Re: Next next generation catalogs, some reality check

From: Bernhard Eversberg <ev_at_nyob>
Date: Tue, 30 Mar 2010 11:09:53 +0200
To: NGC4LIB_at_LISTSERV.ND.EDU
Alexander Johannesen wrote:

 >> ...there's the rub: Libraries have always been about
 >> providing free and liberal and uncensored access to information for
 >> everybody.
> 
> No, that's not the rub, not in this new brave world. In the past the
> rub was that information and access was *hard*. With the digital
> realm, access and information is *easy*. The hard part is making sense
> of the sheer amount of stuff, how to gleam gold from all that silt,
> but this last part isn't something the library world has worked hard
> at (for, mostly, historical reasons, of course).
> 
This is not a response to what I was actually saying, but anyway:
Is it the library's job to make understanding information easy, and
for everybody?? And even if it is, this is not the topic of this
present discussion. Also, what's gold for one fellow is silt for the
next. Our competence and capacity for judgement has its limits.

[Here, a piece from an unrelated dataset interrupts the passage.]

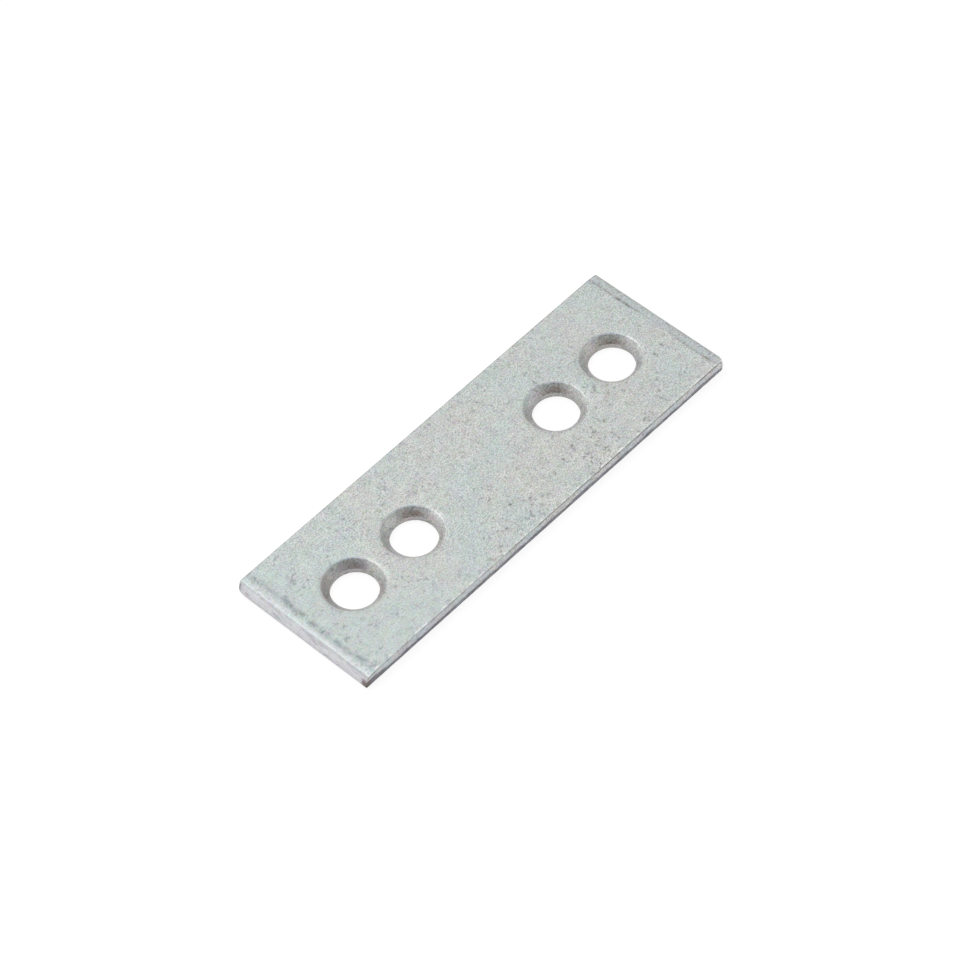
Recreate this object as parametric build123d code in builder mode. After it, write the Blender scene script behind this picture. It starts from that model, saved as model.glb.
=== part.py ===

 > Think of how many generations removed
 > from when all academic information, apart from historical reference,
 > are integrated into a network, think of the value the library has in
 > such an environment. I'd say ; zero.

No disagreement. To get there, libraries will still have to make a
contribution. Without them, a GBS now search would bring up nothing
more often than something. With them, and with their catalog data, via
WorldCat the GBS may still lead to something in a library not too far
away. Whether the reader wants to know what a catalog is or not.

That situation may certainly be a transitional one, and even if a lot
of evidence is pointing that way, predictions are still hard.